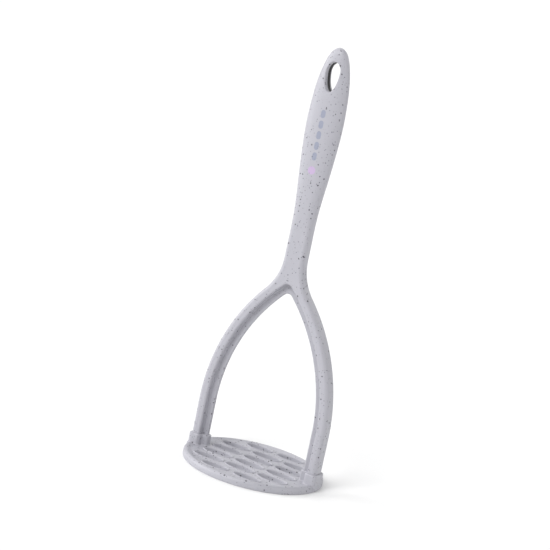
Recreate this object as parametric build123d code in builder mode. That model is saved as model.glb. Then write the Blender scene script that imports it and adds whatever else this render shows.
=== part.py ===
from build123d import *
import os
from math import atan2, degrees, sqrt

# A rigid potato masher: a dark nylon frame in a soft speckled skin, standing on a slotted oval plate.
# Origin: centre of the plate's underside. +Z runs up the handle, X across the fork, -Y is the front.
# All sizes are in millimetres.

# Plate
PLATE_HALF_X = 48.2
PLATE_HALF_Y = 43.2
PLATE_TOP = 4.2
RIM_ROUND_TOP = 2.0
RIM_ROUND_BOTTOM = 1.2

# Slots: three columns of four, and two shorter ones at the front and at the back
SLOT_PITCH_X = 23.8
SLOT_PITCH_Y = 12.5
SLOT_HALF_LENGTH = 10.2
SLOT_HALF_WIDTH = 4.2
END_SLOT_HALF_LENGTH = 9.2
END_SLOT_HALF_WIDTH = 3.7
SLOT_LIP = 1.2

# Fork: both legs rise straight, then bend inwards about a centre on the far side of the handle's axis
LEG_OUTSIDE_X = 47.0
BEND_Z = 35.5
BEND_RADIUS = 130.0
BEND_CENTRE_X = BEND_RADIUS - LEG_OUTSIDE_X
BAR_WIDTH = 6.1
BAR_HALF_DEPTH = 5.5
BAR_ROUND = 2.6
FIN_WIDTH = 4.5
FIN_HALF_DEPTH = 1.7
CROTCH_RADIUS = 3.8

# Neck and handle
NECK_HALF_WIDTH = 7.3
NECK_HALF_DEPTH = 4.5
NECK_BLEND = 35.0
NECK_Z = 150.0
BAR_TAPER_Z = 95.0
HANDLE_TOP = 280.0
GRIP_STEP = 0.04
# Each row is a level of the handle: height, half width, half depth, corner radius
HANDLE_LEVELS = [
    (NECK_Z, NECK_HALF_WIDTH + GRIP_STEP, NECK_HALF_DEPTH + GRIP_STEP, BAR_ROUND),
    (160.0, 7.35, 4.6, 2.9),
    (176.0, 8.0, 4.9, 3.6),
    (203.0, 10.8, 5.5, 4.7),
    (231.0, 12.5, 5.8, 5.3),
    (252.0, 11.6, 5.3, 4.9),
    (265.0, 9.3, 4.6, 4.3),
    (274.0, 6.6, 3.6, 3.4),
    (278.6, 3.6, 2.3, 2.1),
    (HANDLE_TOP, 1.2, 0.9, 0.8),
]

# Hanging eye, an egg with its wide end up: two half ellipses that meet where the eye is widest
EYE_WIDEST_Z = 264.4
EYE_HALF_WIDTH = 4.6
EYE_RISE = 6.3
EYE_DROP = 12.6
EYE_LIP = 0.8

# Sockets that hold the legs
SOCKET_WALL = 1.2
SOCKET_TOP = 11.4
SOCKET_LIP = 0.9
SOCKET_FIN_ROUND = 1.9

# Nylon frame inside the handle skin. It lies a little behind the middle of the handle.
CORE_SIDE_COVER = 2.3
CORE_FRONT_Y = -0.7
CORE_BACK_Y = 2.7
LEG_CORE_WIDTH = 3.5
LEG_CORE_HALF_DEPTH = 3.6
LEG_CORE_COVER = 1.3
FIN_CORE_HALF_DEPTH = 0.7
FIN_CORE_COVER = 1.4
TENON_BOTTOM = 2.0

# Nylon insert inside the plate skin
INSERT_BOTTOM = 1.1
INSERT_TOP = 3.1
INSERT_COVER = 1.6
INSERT_SLOT_COVER = 0.9
INSERT_SOCKET_WALL = 0.9
INSERT_SOCKET_TOP = 10.4


def fork_profile(outer_radius, inner_radius, neck_half_width, low):
    """Front outline of the fork and neck, from height low up to the neck.

    The outside of each leg is an arc about the bend centre, carried into the neck by a hollow arc that
    touches both. The inside is a second arc about the same centre, and a small arc closes the crotch.
    """
    blend_x = neck_half_width + NECK_BLEND
    blend_z = BEND_Z + sqrt((outer_radius + NECK_BLEND) ** 2 - (BEND_CENTRE_X + blend_x) ** 2)
    blend_turn = degrees(atan2(blend_z - BEND_Z, BEND_CENTRE_X + blend_x))
    crotch_z = BEND_Z + sqrt((inner_radius - CROTCH_RADIUS) ** 2 - BEND_CENTRE_X ** 2)
    crotch_turn = degrees(atan2(crotch_z - BEND_Z, BEND_CENTRE_X))
    outside_x = outer_radius - BEND_CENTRE_X
    inside_x = inner_radius - BEND_CENTRE_X
    with BuildSketch(Plane.XZ) as profile:
        with BuildLine():
            Line((inside_x, low), (outside_x, low))
            Line((outside_x, low), (outside_x, BEND_Z))
            CenterArc((-BEND_CENTRE_X, BEND_Z), outer_radius, 0, blend_turn)
            CenterArc((blend_x, blend_z), NECK_BLEND, 180, blend_turn)
            Line((neck_half_width, blend_z), (neck_half_width, NECK_Z))
            Line((neck_half_width, NECK_Z), (0, NECK_Z))
            CenterArc((0, crotch_z), CROTCH_RADIUS, crotch_turn, 90 - crotch_turn)
            CenterArc((-BEND_CENTRE_X, BEND_Z), inner_radius, 0, crotch_turn)
            Line((inside_x, BEND_Z), (inside_x, low))
            mirror(about=Plane.YZ)
        make_face()
    return profile.sketch


def eye_sketch():
    """Egg-shaped outline of the hanging eye: a low half ellipse above a tall one."""
    with BuildSketch(Plane.XZ) as eye:
        with BuildLine():
            EllipticalCenterArc((0, EYE_WIDEST_Z), EYE_HALF_WIDTH, EYE_RISE, 0, arc_size=180)
            EllipticalCenterArc((0, EYE_WIDEST_Z), EYE_HALF_WIDTH, EYE_DROP, 180, arc_size=180)
        make_face()
    return eye.sketch


def slot_sketch(grow, height):
    """All sixteen oval slots, each larger by grow all round, drawn at the given height."""
    with BuildSketch(Plane.XY.offset(height)) as slots:
        with GridLocations(SLOT_PITCH_X, SLOT_PITCH_Y, 3, 4):
            Ellipse(SLOT_HALF_LENGTH + grow, SLOT_HALF_WIDTH + grow)
        with GridLocations(SLOT_PITCH_X, 5 * SLOT_PITCH_Y, 2, 2):
            Ellipse(END_SLOT_HALF_LENGTH + grow, END_SLOT_HALF_WIDTH + grow)
    return slots.sketch


BAR_INNER_RADIUS = BEND_RADIUS - BAR_WIDTH
FIN_INNER_RADIUS = BAR_INNER_RADIUS - FIN_WIDTH
LEG_CORE_RADIUS = BEND_RADIUS - LEG_CORE_COVER
LEG_CORE_INNER_RADIUS = LEG_CORE_RADIUS - LEG_CORE_WIDTH
FIN_CORE_INNER_RADIUS = FIN_INNER_RADIUS + FIN_CORE_COVER
CORE_NECK_HALF_WIDTH = NECK_HALF_WIDTH - CORE_SIDE_COVER
LEG_CORE_X = LEG_CORE_RADIUS - BEND_CENTRE_X - LEG_CORE_WIDTH / 2
SOCKET_BAR_WIDTH = BAR_WIDTH + 2 * SOCKET_WALL
SOCKET_BAR_X = LEG_OUTSIDE_X - BAR_WIDTH / 2
SOCKET_FIN_INSIDE_X = FIN_INNER_RADIUS - BEND_CENTRE_X - SOCKET_WALL
SOCKET_FIN_WIDTH = SOCKET_BAR_X - SOCKET_FIN_INSIDE_X
SOCKET_FIN_X = SOCKET_BAR_X - SOCKET_FIN_WIDTH / 2

bar_profile = fork_profile(BEND_RADIUS, BAR_INNER_RADIUS, NECK_HALF_WIDTH, SOCKET_TOP)
fin_profile = fork_profile(BEND_RADIUS, FIN_INNER_RADIUS, NECK_HALF_WIDTH, SOCKET_TOP)
core_profile = fork_profile(LEG_CORE_RADIUS, LEG_CORE_INNER_RADIUS, CORE_NECK_HALF_WIDTH, TENON_BOTTOM)
fin_core_profile = fork_profile(LEG_CORE_RADIUS, FIN_CORE_INNER_RADIUS, CORE_NECK_HALF_WIDTH, SOCKET_TOP)
eye = eye_sketch()

# Handle frame: flat spine with the eye, two leg bars with a thin fin, and a tenon at the foot of each leg
with BuildPart() as handle_frame:
    extrude(core_profile, amount=LEG_CORE_HALF_DEPTH, both=True)
    extrude(fin_core_profile, amount=FIN_CORE_HALF_DEPTH, both=True)
    with BuildSketch(Plane.XZ.offset(-CORE_BACK_Y)) as spine:
        with BuildLine():
            side = [(w - CORE_SIDE_COVER, z) for z, w, d, r in HANDLE_LEVELS[:-2]]
            edge = Spline(*side, tangents=[(0, 1), (-1, 1)])
            tip = JernArc(edge @ 1, edge % 1, side[-1][0] / sqrt(0.5), 45)
            Line(tip @ 1, (0, NECK_Z))
            Line((0, NECK_Z), side[0])
            mirror(about=Plane.YZ)
        make_face()
    extrude(amount=CORE_BACK_Y - CORE_FRONT_Y)
    extrude(eye, amount=BAR_HALF_DEPTH, both=True, mode=Mode.SUBTRACT)

# Fork half of the soft skin: a deep rounded bar with a thin fin along its inner side
with BuildPart() as fork_skin:
    extrude(bar_profile, amount=BAR_HALF_DEPTH, both=True)
    with BuildSketch(Plane.YZ) as side_view:
        with BuildLine():
            Line((0, 0), (BAR_HALF_DEPTH, 0))
            Line((BAR_HALF_DEPTH, 0), (BAR_HALF_DEPTH, BAR_TAPER_Z))
            Spline(
                (BAR_HALF_DEPTH, BAR_TAPER_Z), (NECK_HALF_DEPTH, NECK_Z), tangents=[(0, 1), (0, 1)]
            )
            Line((NECK_HALF_DEPTH, NECK_Z), (0, NECK_Z))
            mirror(about=Plane.YZ)
        make_face()
    extrude(amount=LEG_OUTSIDE_X, both=True, mode=Mode.INTERSECT)
    long_edges = fork_skin.edges().filter_by(
        lambda e: abs(abs(e.center().Y) - NECK_HALF_DEPTH) < 1.2 and e.bounding_box().size.Z > 0.5
    )
    fillet(long_edges, BAR_ROUND)
    extrude(fin_profile, amount=FIN_HALF_DEPTH, both=True)

# Grip half of the soft skin, lofted through rounded sections
with BuildPart() as grip_skin:
    for level, half_width, half_depth, corner in HANDLE_LEVELS:
        with BuildSketch(Plane.XY.offset(level)):
            RectangleRounded(2 * half_width, 2 * half_depth, corner)
    loft()
    extrude(eye, amount=2 * BAR_HALF_DEPTH, both=True, mode=Mode.SUBTRACT)
    eye_edges = grip_skin.edges().filter_by(
        lambda e: abs(e.center().X) < EYE_HALF_WIDTH
        and EYE_WIDEST_Z - EYE_DROP - 1 < e.center().Z < EYE_WIDEST_Z + EYE_RISE + 1
        and abs(e.center().Y) > CORE_BACK_Y
    )
    fillet(eye_edges, EYE_LIP)

# The whole soft skin, moulded round the frame. It stops on the sockets, and only the tenons go into them.
with BuildPart() as handle_skin:
    add(fork_skin.part)
    add(grip_skin.part)
    add(handle_frame.part, mode=Mode.SUBTRACT)

# Stiff insert of the plate: an oval with open slots and a square socket under each leg
with BuildPart() as plate_insert:
    with BuildSketch(Plane.XY.offset(INSERT_BOTTOM)):
        Ellipse(PLATE_HALF_X - INSERT_COVER, PLATE_HALF_Y - INSERT_COVER)
    extrude(amount=INSERT_TOP - INSERT_BOTTOM)
    extrude(slot_sketch(INSERT_SLOT_COVER, 0), amount=PLATE_TOP, mode=Mode.SUBTRACT)
    with BuildSketch(Plane.XY.offset(INSERT_BOTTOM)):
        with GridLocations(2 * LEG_CORE_X, 0, 2, 1):
            Rectangle(
                LEG_CORE_WIDTH + 2 * INSERT_SOCKET_WALL, 2 * (LEG_CORE_HALF_DEPTH + INSERT_SOCKET_WALL)
            )
    extrude(amount=INSERT_SOCKET_TOP - INSERT_BOTTOM)
    add(handle_frame.part, mode=Mode.SUBTRACT)

# Both sockets, T-shaped like the legs and larger by one wall all round, with a rounded top edge
with BuildPart() as sockets:
    with BuildSketch(Plane.XY.offset(RIM_ROUND_BOTTOM)):
        with Locations((SOCKET_BAR_X, 0)):
            RectangleRounded(SOCKET_BAR_WIDTH, 2 * (BAR_HALF_DEPTH + SOCKET_WALL), BAR_ROUND + SOCKET_WALL)
        with Locations((SOCKET_FIN_X, 0)):
            RectangleRounded(SOCKET_FIN_WIDTH, 2 * (FIN_HALF_DEPTH + SOCKET_WALL), SOCKET_FIN_ROUND)
    extrude(amount=SOCKET_TOP - RIM_ROUND_BOTTOM)
    fillet(sockets.faces().sort_by(Axis.Z)[-1].edges(), SOCKET_LIP)
    mirror(about=Plane.YZ)

# Soft skin of the plate: rounded rim, slots with a rounded lip, and the two sockets
with BuildPart() as plate_skin:
    with BuildSketch():
        Ellipse(PLATE_HALF_X, PLATE_HALF_Y)
    extrude(amount=PLATE_TOP)
    fillet(plate_skin.edges().sort_by(Axis.Z)[-1], RIM_ROUND_TOP)
    fillet(plate_skin.edges().sort_by(Axis.Z)[0], RIM_ROUND_BOTTOM)
    extrude(slot_sketch(0, 0), amount=PLATE_TOP, mode=Mode.SUBTRACT)
    top_face = plate_skin.faces().filter_by(GeomType.PLANE).sort_by(Axis.Z)[-1]
    fillet(top_face.inner_wires().edges(), SLOT_LIP)
    add(sockets.part)
    add(plate_insert.part, mode=Mode.SUBTRACT)
    add(handle_frame.part, mode=Mode.SUBTRACT)

pieces = {
    "handle_frame": handle_frame,
    "handle_skin": handle_skin,
    "plate_insert": plate_insert,
    "plate_skin": plate_skin,
}
os.makedirs("parts", exist_ok=True)
for label, piece in pieces.items():
    piece.part.label = label
    export_step(piece.part, f"parts/{label}.step")
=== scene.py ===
import bmesh
import bpy
import numpy as np
from mathutils import Matrix, Vector


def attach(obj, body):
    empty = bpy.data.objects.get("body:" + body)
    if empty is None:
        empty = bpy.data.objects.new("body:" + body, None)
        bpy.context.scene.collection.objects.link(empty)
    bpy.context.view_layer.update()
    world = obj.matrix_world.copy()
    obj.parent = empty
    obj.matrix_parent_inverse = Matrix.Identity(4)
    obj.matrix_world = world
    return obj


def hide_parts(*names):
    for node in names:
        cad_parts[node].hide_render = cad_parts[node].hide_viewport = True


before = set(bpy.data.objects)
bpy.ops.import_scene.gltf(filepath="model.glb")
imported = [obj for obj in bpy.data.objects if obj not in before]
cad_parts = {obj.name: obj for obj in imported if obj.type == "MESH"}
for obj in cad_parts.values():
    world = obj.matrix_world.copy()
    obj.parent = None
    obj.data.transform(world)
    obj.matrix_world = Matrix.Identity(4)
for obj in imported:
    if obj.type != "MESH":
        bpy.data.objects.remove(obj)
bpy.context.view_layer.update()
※
- [Objective]
Retype exactly, and only, the lines from the one containing "# Soft skin" through the one containing "obj.matrix_world = Matrix.Identity(4)", both included.

- [Exercise answer]
# Soft skin of the plate: rounded rim, slots with a rounded lip, and the two sockets
with BuildPart() as plate_skin:
    with BuildSketch():
        Ellipse(PLATE_HALF_X, PLATE_HALF_Y)
    extrude(amount=PLATE_TOP)
    fillet(plate_skin.edges().sort_by(Axis.Z)[-1], RIM_ROUND_TOP)
    fillet(plate_skin.edges().sort_by(Axis.Z)[0], RIM_ROUND_BOTTOM)
    extrude(slot_sketch(0, 0), amount=PLATE_TOP, mode=Mode.SUBTRACT)
    top_face = plate_skin.faces().filter_by(GeomType.PLANE).sort_by(Axis.Z)[-1]
    fillet(top_face.inner_wires().edges(), SLOT_LIP)
    add(sockets.part)
    add(plate_insert.part, mode=Mode.SUBTRACT)
    add(handle_frame.part, mode=Mode.SUBTRACT)

pieces = {
    "handle_frame": handle_frame,
    "handle_skin": handle_skin,
    "plate_insert": plate_insert,
    "plate_skin": plate_skin,
}
os.makedirs("parts", exist_ok=True)
for label, piece in pieces.items():
    piece.part.label = label
    export_step(piece.part, f"parts/{label}.step")
=== scene.py ===
import bmesh
import bpy
import numpy as np
from mathutils import Matrix, Vector


def attach(obj, body):
    empty = bpy.data.objects.get("body:" + body)
    if empty is None:
        empty = bpy.data.objects.new("body:" + body, None)
        bpy.context.scene.collection.objects.link(empty)
    bpy.context.view_layer.update()
    world = obj.matrix_world.copy()
    obj.parent = empty
    obj.matrix_parent_inverse = Matrix.Identity(4)
    obj.matrix_world = world
    return obj


def hide_parts(*names):
    for node in names:
        cad_parts[node].hide_render = cad_parts[node].hide_viewport = True


before = set(bpy.data.objects)
bpy.ops.import_scene.gltf(filepath="model.glb")
imported = [obj for obj in bpy.data.objects if obj not in before]
cad_parts = {obj.name: obj for obj in imported if obj.type == "MESH"}
for obj in cad_parts.values():
    world = obj.matrix_world.copy()
    obj.parent = None
    obj.data.transform(world)
    obj.matrix_world = Matrix.Identity(4)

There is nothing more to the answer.